▸ Data for this exercise

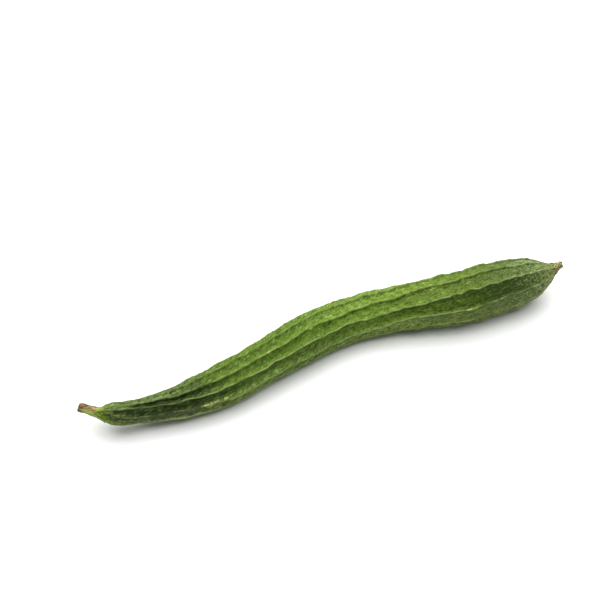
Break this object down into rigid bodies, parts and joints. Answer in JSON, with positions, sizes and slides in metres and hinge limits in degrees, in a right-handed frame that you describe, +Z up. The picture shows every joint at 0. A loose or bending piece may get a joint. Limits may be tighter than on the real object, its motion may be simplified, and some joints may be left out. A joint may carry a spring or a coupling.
{
  "type": "ridge gourd",
  "caption": "Picked ridge gourd lying on its side: a long, gently S-curved fruit with sharp lengthwise ridges, a short cut stem and a withered calyx at the blossom end.",
  "frame": {"origin": "on the surface that the gourd lies on, under the centre of its bounding box", "axes": "+X along the gourd from the stem to the blossom end, +Z up; its near side in the picture faces -Y"},
  "size_m": [0.4211, 0.0609, 0.0443],
  "materials": {
    "rind": "waxy green rind, darker at the neck",
    "stem": "lime green stalk with a dried brown cut end",
    "calyx": "dry, papery and straw coloured"
  },
  "bodies": {
    "root": {"fruit": "rind", "stem": "stem", "calyx": "calyx"}
  },
  "joints": []
}
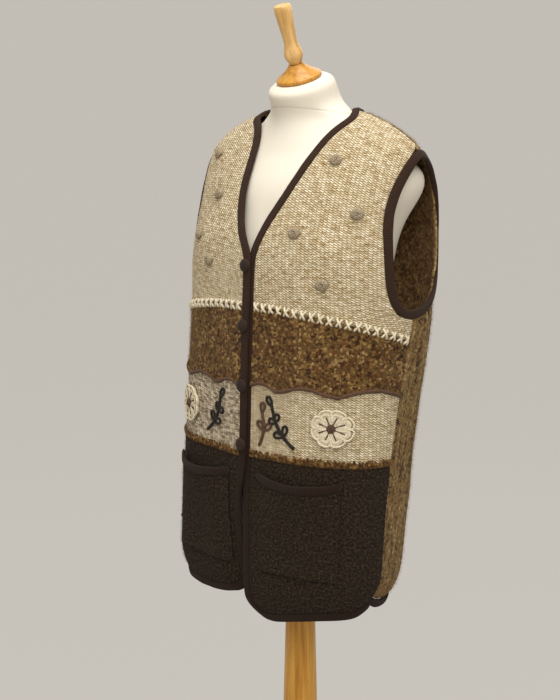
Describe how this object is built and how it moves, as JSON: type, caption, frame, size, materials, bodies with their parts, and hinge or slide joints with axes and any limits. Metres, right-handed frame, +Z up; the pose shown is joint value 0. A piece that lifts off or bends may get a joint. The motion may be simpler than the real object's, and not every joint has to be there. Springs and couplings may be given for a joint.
{
  "type": "knitted vest on a limbless dress form",
  "caption": "Long sleeveless knitted vest with a V neck, patch pockets and bound edges, buttoned on a limbless dress form with a turned wooden stand",
  "frame": {"origin": "the centre of the base's flat underside", "axes": "+Z up; the wearer faces -Y; the wearer's left is +X"},
  "size_m": [0.4171, 0.4, 1.5566],
  "materials": {
    "cream_wool": "knitted cream and oatmeal wool, matte",
    "brown_tweed": "looped brown tweed with ochre and olive specks, matte",
    "oatmeal_wool": "knitted oatmeal wool, matte",
    "marled_grey_wool": "knitted marled grey wool, matte",
    "charcoal_brown_wool": "fulled dark brown wool, matte",
    "dark_brown_rib": "ribbed dark brown trim, matte",
    "grey_beige_yarn": "worked yarn, matte",
    "ecru_crochet": "crocheted ecru cotton, matte",
    "dark_brown_button": "covered in dark brown cloth",
    "off_white_jersey": "stretched cover, matte",
    "varnished_beech": "clear satin varnish"
  },
  "bodies": {
    "root": {"armhole_binding_left": "dark_brown_rib", "armhole_binding_right": "dark_brown_rib", "back": "brown_tweed", "base": "varnished_beech", "bobble_left_armhole": "grey_beige_yarn", "bobble_left_chest": "grey_beige_yarn", "bobble_left_low": "grey_beige_yarn", "bobble_left_shoulder": "grey_beige_yarn", "bobble_right_armhole": "grey_beige_yarn", "bobble_right_chest": "grey_beige_yarn", "bobble_right_low": "grey_beige_yarn", "bobble_right_shoulder": "grey_beige_yarn", "button_1": "dark_brown_button", "button_2": "dark_brown_button", "button_3": "dark_brown_button", "button_4": "dark_brown_button", "cream_panel_left": "oatmeal_wool", "edge_binding_left": "dark_brown_rib", "edge_binding_right": "dark_brown_rib", "finial": "varnished_beech", "form_torso": "off_white_jersey", "hem_binding_back": "dark_brown_rib", "marled_panel_right": "marled_grey_wool", "neck_binding_back": "dark_brown_rib", "neck_cap": "varnished_beech", "pocket_left": "charcoal_brown_wool", "pocket_right": "charcoal_brown_wool", "pocket_trim_left": "dark_brown_rib", "pocket_trim_right": "dark_brown_rib", "pole": "varnished_beech", "rosette_left": "ecru_crochet", "rosette_right": "ecru_crochet", "skirt_left": "charcoal_brown_wool", "skirt_right": "charcoal_brown_wool", "tweed_band_left": "brown_tweed", "tweed_band_right": "brown_tweed", "yoke_left": "cream_wool", "yoke_right": "cream_wool"}
  },
  "joints": []
}
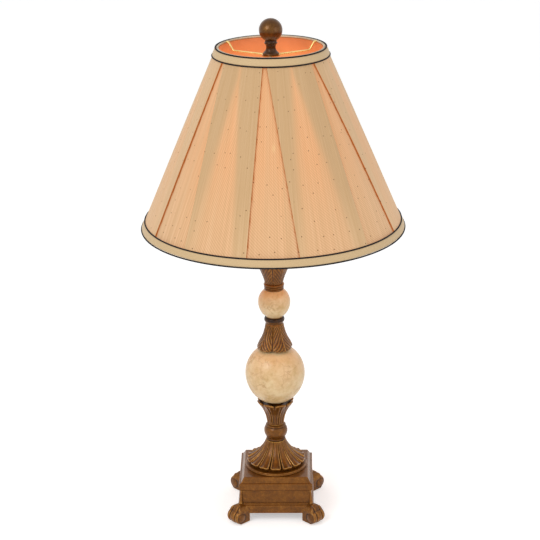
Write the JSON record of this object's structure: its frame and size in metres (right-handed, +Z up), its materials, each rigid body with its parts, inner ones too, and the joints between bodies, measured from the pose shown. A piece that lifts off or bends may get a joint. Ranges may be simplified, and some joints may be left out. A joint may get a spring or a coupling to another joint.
{
  "type": "column table lamp",
  "caption": "Table lamp with a turned column of balls and leaf castings on a square footed plinth, under a pleated empire shade with a ball finial.",
  "frame": {"origin": "on the floor under the column's axis, at the middle of the base", "axes": "+Z up along the column; the front, with the switch knob, faces -Y; the cord inlet faces +Y"},
  "size_m": [0.4044, 0.4044, 0.7973],
  "materials": {
    "bronze_resin": "satin",
    "marbled_resin": "gloss",
    "felt": "matte",
    "steel": "satin",
    "fibreboard": "matte",
    "iron": "matte",
    "black_plastic": "satin",
    "brass": "satin",
    "card": "matte",
    "solder": "satin",
    "black_glass": "gloss",
    "aluminium": "satin",
    "bulb_glass": "satin",
    "clear_glass": "polished",
    "filament": "satin",
    "wire": "satin",
    "shade_fabric": "satin",
    "shade_lining": "matte",
    "trim_fabric": "satin",
    "piping": "satin"
  },
  "bodies": {
    "lamp_body": {"felt_pads": "felt", "foot_rear_right": "bronze_resin", "foot_rear_left": "bronze_resin", "foot_front_left": "bronze_resin", "foot_front_right": "bronze_resin", "foot_screws": "steel", "base_molding": "bronze_resin", "bottom_cover": "fibreboard", "base_weight": "iron", "plinth_block": "bronze_resin", "cord_bushing": "black_plastic", "plinth_cap": "bronze_resin", "rod_nut": "steel", "rod_washer": "steel", "threaded_rod": "steel", "foot_disc": "bronze_resin", "fluted_foot": "bronze_resin", "neck_ring": "bronze_resin", "knob": "bronze_resin", "leaf_vase": "bronze_resin", "large_ball": "marbled_resin", "leaf_bell": "bronze_resin", "middle_collar": "bronze_resin", "small_ball": "marbled_resin", "upper_collar": "bronze_resin", "upper_cup": "bronze_resin", "vase_cap": "brass", "neck_tube": "brass", "harp_saddle": "brass", "harp_wire": "brass", "harp_swivel": "brass", "socket_cap": "brass", "socket_shell": "brass", "socket_insulator": "card", "socket_body": "black_plastic", "socket_screw_shell": "brass", "socket_contact": "brass"},
    "shade": {"spider_washer": "brass", "spider_arms": "brass", "shade_top_ring": "wire", "shade_bottom_ring": "wire", "shade_lining": "shade_lining", "shade_fabric": "shade_fabric", "top_band": "trim_fabric", "top_pipings": "piping", "bottom_band": "trim_fabric", "bottom_pipings": "piping"},
    "finial": {"finial": "bronze_resin", "finial_insert": "brass"},
    "bulb": {"bulb_contact": "solder", "bulb_insulator": "black_glass", "bulb_screw_base": "aluminium", "bulb_glass": "bulb_glass", "bulb_stem": "clear_glass", "bulb_filament": "filament"},
    "switch": {"switch_shaft": "steel", "switch_knob": "black_plastic"},
    "ferrule_left": {"ferrule_left": "brass"},
    "ferrule_right": {"ferrule_right": "brass"}
  },
  "joints": [
    {"name": "shade_turn", "type": "hinge", "parent": "lamp_body", "child": "shade", "pos_m": [0, 0, 0.7422], "axis": [0, 0, 1], "continuous": true},
    {"name": "finial_turn", "type": "hinge", "parent": "lamp_body", "child": "finial", "pos_m": [0, 0, 0.745], "axis": [0, 0, 1], "continuous": true},
    {"name": "bulb_turn", "type": "hinge", "parent": "lamp_body", "child": "bulb", "pos_m": [0, 0, 0.54], "axis": [0, 0, 1], "continuous": true},
    {"name": "switch_turn", "type": "hinge", "parent": "lamp_body", "child": "switch", "pos_m": [0, -0.03, 0.51499], "axis": [0, -1, 0], "continuous": true},
    {"name": "ferrule_left_slide", "type": "slide", "parent": "lamp_body", "child": "ferrule_left", "axis": [0, 0, 1], "range_m": [0, 0.012]},
    {"name": "ferrule_right_slide", "type": "slide", "parent": "lamp_body", "child": "ferrule_right", "axis": [0, 0, 1], "range_m": [0, 0.012]}
  ]
}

▸ Exercise goal
Copy each record from above exactly, and include every line.

▸ Result
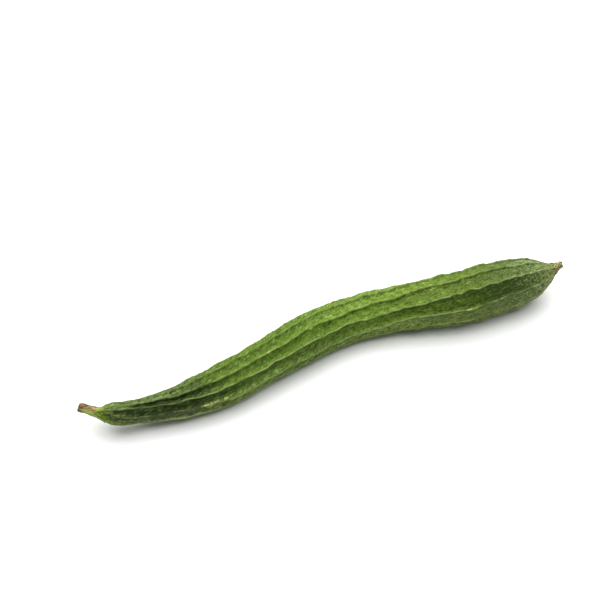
Break this object down into rigid bodies, parts and joints. Answer in JSON, with positions, sizes and slides in metres and hinge limits in degrees, in a right-handed frame that you describe, +Z up. The picture shows every joint at 0. A loose or bending piece may get a joint. Limits may be tighter than on the real object, its motion may be simplified, and some joints may be left out. A joint may carry a spring or a coupling.
{
  "type": "ridge gourd",
  "caption": "Picked ridge gourd lying on its side: a long, gently S-curved fruit with sharp lengthwise ridges, a short cut stem and a withered calyx at the blossom end.",
  "frame": {"origin": "on the surface that the gourd lies on, under the centre of its bounding box", "axes": "+X along the gourd from the stem to the blossom end, +Z up; its near side in the picture faces -Y"},
  "size_m": [0.4211, 0.0609, 0.0443],
  "materials": {
    "rind": "waxy green rind, darker at the neck",
    "stem": "lime green stalk with a dried brown cut end",
    "calyx": "dry, papery and straw coloured"
  },
  "bodies": {
    "root": {"fruit": "rind", "stem": "stem", "calyx": "calyx"}
  },
  "joints": []
}
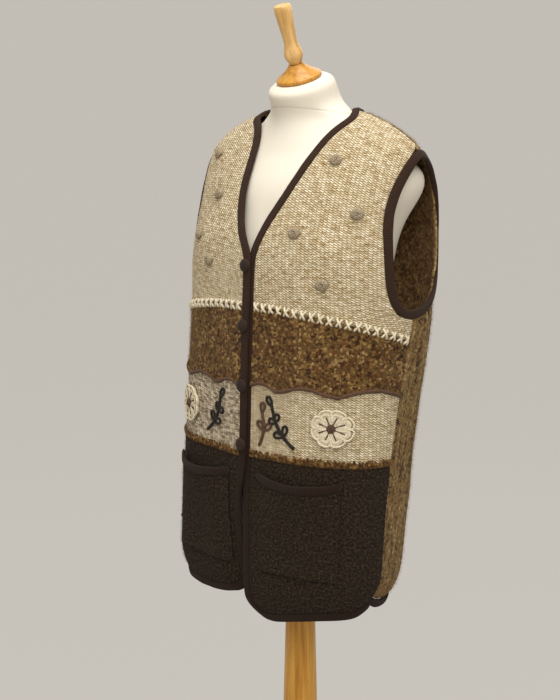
Describe how this object is built and how it moves, as JSON: type, caption, frame, size, materials, bodies with their parts, and hinge or slide joints with axes and any limits. Metres, right-handed frame, +Z up; the pose shown is joint value 0. A piece that lifts off or bends may get a joint. The motion may be simpler than the real object's, and not every joint has to be there. Springs and couplings may be given for a joint.
{
  "type": "knitted vest on a limbless dress form",
  "caption": "Long sleeveless knitted vest with a V neck, patch pockets and bound edges, buttoned on a limbless dress form with a turned wooden stand",
  "frame": {"origin": "the centre of the base's flat underside", "axes": "+Z up; the wearer faces -Y; the wearer's left is +X"},
  "size_m": [0.4171, 0.4, 1.5566],
  "materials": {
    "cream_wool": "knitted cream and oatmeal wool, matte",
    "brown_tweed": "looped brown tweed with ochre and olive specks, matte",
    "oatmeal_wool": "knitted oatmeal wool, matte",
    "marled_grey_wool": "knitted marled grey wool, matte",
    "charcoal_brown_wool": "fulled dark brown wool, matte",
    "dark_brown_rib": "ribbed dark brown trim, matte",
    "grey_beige_yarn": "worked yarn, matte",
    "ecru_crochet": "crocheted ecru cotton, matte",
    "dark_brown_button": "covered in dark brown cloth",
    "off_white_jersey": "stretched cover, matte",
    "varnished_beech": "clear satin varnish"
  },
  "bodies": {
    "root": {"armhole_binding_left": "dark_brown_rib", "armhole_binding_right": "dark_brown_rib", "back": "brown_tweed", "base": "varnished_beech", "bobble_left_armhole": "grey_beige_yarn", "bobble_left_chest": "grey_beige_yarn", "bobble_left_low": "grey_beige_yarn", "bobble_left_shoulder": "grey_beige_yarn", "bobble_right_armhole": "grey_beige_yarn", "bobble_right_chest": "grey_beige_yarn", "bobble_right_low": "grey_beige_yarn", "bobble_right_shoulder": "grey_beige_yarn", "button_1": "dark_brown_button", "button_2": "dark_brown_button", "button_3": "dark_brown_button", "button_4": "dark_brown_button", "cream_panel_left": "oatmeal_wool", "edge_binding_left": "dark_brown_rib", "edge_binding_right": "dark_brown_rib", "finial": "varnished_beech", "form_torso": "off_white_jersey", "hem_binding_back": "dark_brown_rib", "marled_panel_right": "marled_grey_wool", "neck_binding_back": "dark_brown_rib", "neck_cap": "varnished_beech", "pocket_left": "charcoal_brown_wool", "pocket_right": "charcoal_brown_wool", "pocket_trim_left": "dark_brown_rib", "pocket_trim_right": "dark_brown_rib", "pole": "varnished_beech", "rosette_left": "ecru_crochet", "rosette_right": "ecru_crochet", "skirt_left": "charcoal_brown_wool", "skirt_right": "charcoal_brown_wool", "tweed_band_left": "brown_tweed", "tweed_band_right": "brown_tweed", "yoke_left": "cream_wool", "yoke_right": "cream_wool"}
  },
  "joints": []
}
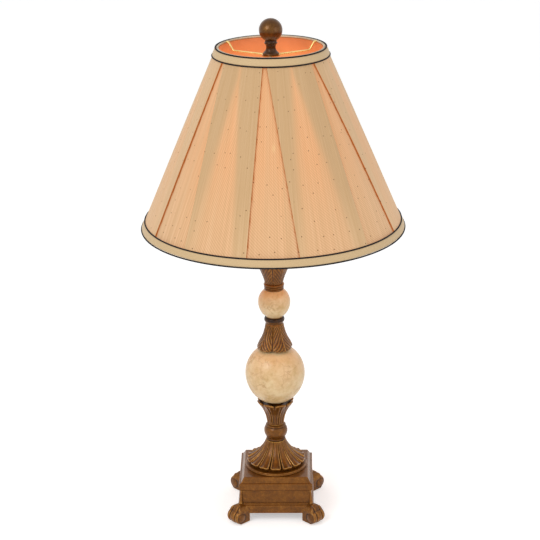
Write the JSON record of this object's structure: its frame and size in metres (right-handed, +Z up), its materials, each rigid body with its parts, inner ones too, and the joints between bodies, measured from the pose shown. A piece that lifts off or bends may get a joint. Ranges may be simplified, and some joints may be left out. A joint may get a spring or a coupling to another joint.
{
  "type": "column table lamp",
  "caption": "Table lamp with a turned column of balls and leaf castings on a square footed plinth, under a pleated empire shade with a ball finial.",
  "frame": {"origin": "on the floor under the column's axis, at the middle of the base", "axes": "+Z up along the column; the front, with the switch knob, faces -Y; the cord inlet faces +Y"},
  "size_m": [0.4044, 0.4044, 0.7973],
  "materials": {
    "bronze_resin": "satin",
    "marbled_resin": "gloss",
    "felt": "matte",
    "steel": "satin",
    "fibreboard": "matte",
    "iron": "matte",
    "black_plastic": "satin",
    "brass": "satin",
    "card": "matte",
    "solder": "satin",
    "black_glass": "gloss",
    "aluminium": "satin",
    "bulb_glass": "satin",
    "clear_glass": "polished",
    "filament": "satin",
    "wire": "satin",
    "shade_fabric": "satin",
    "shade_lining": "matte",
    "trim_fabric": "satin",
    "piping": "satin"
  },
  "bodies": {
    "lamp_body": {"felt_pads": "felt", "foot_rear_right": "bronze_resin", "foot_rear_left": "bronze_resin", "foot_front_left": "bronze_resin", "foot_front_right": "bronze_resin", "foot_screws": "steel", "base_molding": "bronze_resin", "bottom_cover": "fibreboard", "base_weight": "iron", "plinth_block": "bronze_resin", "cord_bushing": "black_plastic", "plinth_cap": "bronze_resin", "rod_nut": "steel", "rod_washer": "steel", "threaded_rod": "steel", "foot_disc": "bronze_resin", "fluted_foot": "bronze_resin", "neck_ring": "bronze_resin", "knob": "bronze_resin", "leaf_vase": "bronze_resin", "large_ball": "marbled_resin", "leaf_bell": "bronze_resin", "middle_collar": "bronze_resin", "small_ball": "marbled_resin", "upper_collar": "bronze_resin", "upper_cup": "bronze_resin", "vase_cap": "brass", "neck_tube": "brass", "harp_saddle": "brass", "harp_wire": "brass", "harp_swivel": "brass", "socket_cap": "brass", "socket_shell": "brass", "socket_insulator": "card", "socket_body": "black_plastic", "socket_screw_shell": "brass", "socket_contact": "brass"},
    "shade": {"spider_washer": "brass", "spider_arms": "brass", "shade_top_ring": "wire", "shade_bottom_ring": "wire", "shade_lining": "shade_lining", "shade_fabric": "shade_fabric", "top_band": "trim_fabric", "top_pipings": "piping", "bottom_band": "trim_fabric", "bottom_pipings": "piping"},
    "finial": {"finial": "bronze_resin", "finial_insert": "brass"},
    "bulb": {"bulb_contact": "solder", "bulb_insulator": "black_glass", "bulb_screw_base": "aluminium", "bulb_glass": "bulb_glass", "bulb_stem": "clear_glass", "bulb_filament": "filament"},
    "switch": {"switch_shaft": "steel", "switch_knob": "black_plastic"},
    "ferrule_left": {"ferrule_left": "brass"},
    "ferrule_right": {"ferrule_right": "brass"}
  },
  "joints": [
    {"name": "shade_turn", "type": "hinge", "parent": "lamp_body", "child": "shade", "pos_m": [0, 0, 0.7422], "axis": [0, 0, 1], "continuous": true},
    {"name": "finial_turn", "type": "hinge", "parent": "lamp_body", "child": "finial", "pos_m": [0, 0, 0.745], "axis": [0, 0, 1], "continuous": true},
    {"name": "bulb_turn", "type": "hinge", "parent": "lamp_body", "child": "bulb", "pos_m": [0, 0, 0.54], "axis": [0, 0, 1], "continuous": true},
    {"name": "switch_turn", "type": "hinge", "parent": "lamp_body", "child": "switch", "pos_m": [0, -0.03, 0.51499], "axis": [0, -1, 0], "continuous": true},
    {"name": "ferrule_left_slide", "type": "slide", "parent": "lamp_body", "child": "ferrule_left", "axis": [0, 0, 1], "range_m": [0, 0.012]},
    {"name": "ferrule_right_slide", "type": "slide", "parent": "lamp_body", "child": "ferrule_right", "axis": [0, 0, 1], "range_m": [0, 0.012]}
  ]
}